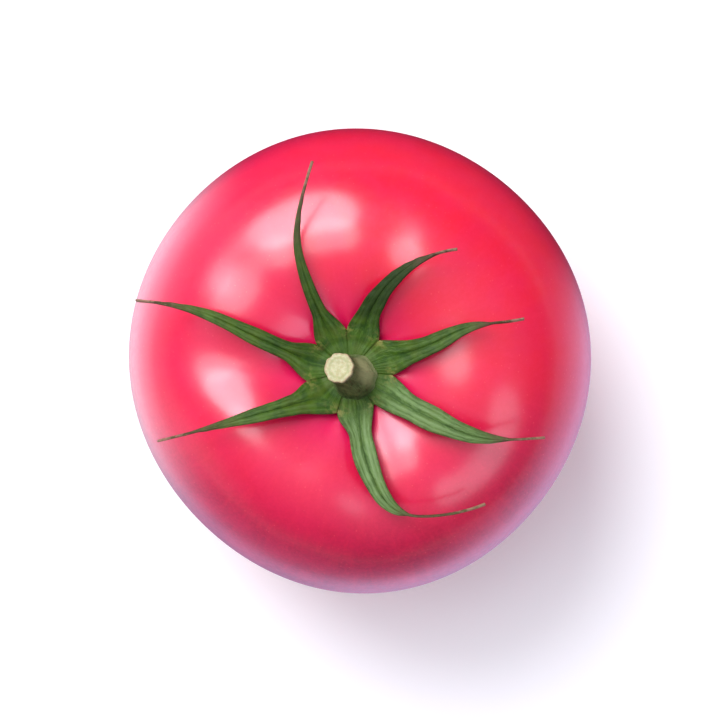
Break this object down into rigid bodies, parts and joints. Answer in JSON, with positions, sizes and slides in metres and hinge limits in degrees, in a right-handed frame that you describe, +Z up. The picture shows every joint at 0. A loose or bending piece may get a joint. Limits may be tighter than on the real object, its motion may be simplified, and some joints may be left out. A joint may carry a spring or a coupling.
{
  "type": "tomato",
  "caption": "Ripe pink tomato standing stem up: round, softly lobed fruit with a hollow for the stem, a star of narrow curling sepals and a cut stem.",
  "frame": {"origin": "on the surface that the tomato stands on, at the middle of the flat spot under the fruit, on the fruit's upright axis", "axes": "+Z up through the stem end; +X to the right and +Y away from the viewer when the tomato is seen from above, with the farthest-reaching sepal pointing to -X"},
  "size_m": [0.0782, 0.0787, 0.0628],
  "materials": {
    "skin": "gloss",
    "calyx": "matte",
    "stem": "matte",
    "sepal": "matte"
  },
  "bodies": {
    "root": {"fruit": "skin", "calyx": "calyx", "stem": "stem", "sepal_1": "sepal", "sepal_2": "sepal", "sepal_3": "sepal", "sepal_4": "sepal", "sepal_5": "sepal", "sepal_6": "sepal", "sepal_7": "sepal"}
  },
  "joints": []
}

- WORK TO BE COMPLETED -
Output the whole listing above again, word for word.

- RIGHT ANSWER -
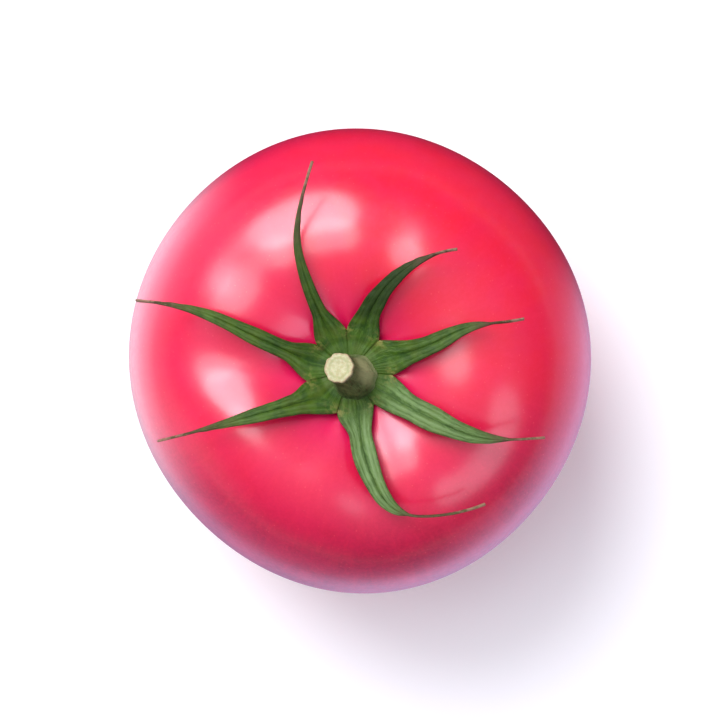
Break this object down into rigid bodies, parts and joints. Answer in JSON, with positions, sizes and slides in metres and hinge limits in degrees, in a right-handed frame that you describe, +Z up. The picture shows every joint at 0. A loose or bending piece may get a joint. Limits may be tighter than on the real object, its motion may be simplified, and some joints may be left out. A joint may carry a spring or a coupling.
{
  "type": "tomato",
  "caption": "Ripe pink tomato standing stem up: round, softly lobed fruit with a hollow for the stem, a star of narrow curling sepals and a cut stem.",
  "frame": {"origin": "on the surface that the tomato stands on, at the middle of the flat spot under the fruit, on the fruit's upright axis", "axes": "+Z up through the stem end; +X to the right and +Y away from the viewer when the tomato is seen from above, with the farthest-reaching sepal pointing to -X"},
  "size_m": [0.0782, 0.0787, 0.0628],
  "materials": {
    "skin": "gloss",
    "calyx": "matte",
    "stem": "matte",
    "sepal": "matte"
  },
  "bodies": {
    "root": {"fruit": "skin", "calyx": "calyx", "stem": "stem", "sepal_1": "sepal", "sepal_2": "sepal", "sepal_3": "sepal", "sepal_4": "sepal", "sepal_5": "sepal", "sepal_6": "sepal", "sepal_7": "sepal"}
  },
  "joints": []
}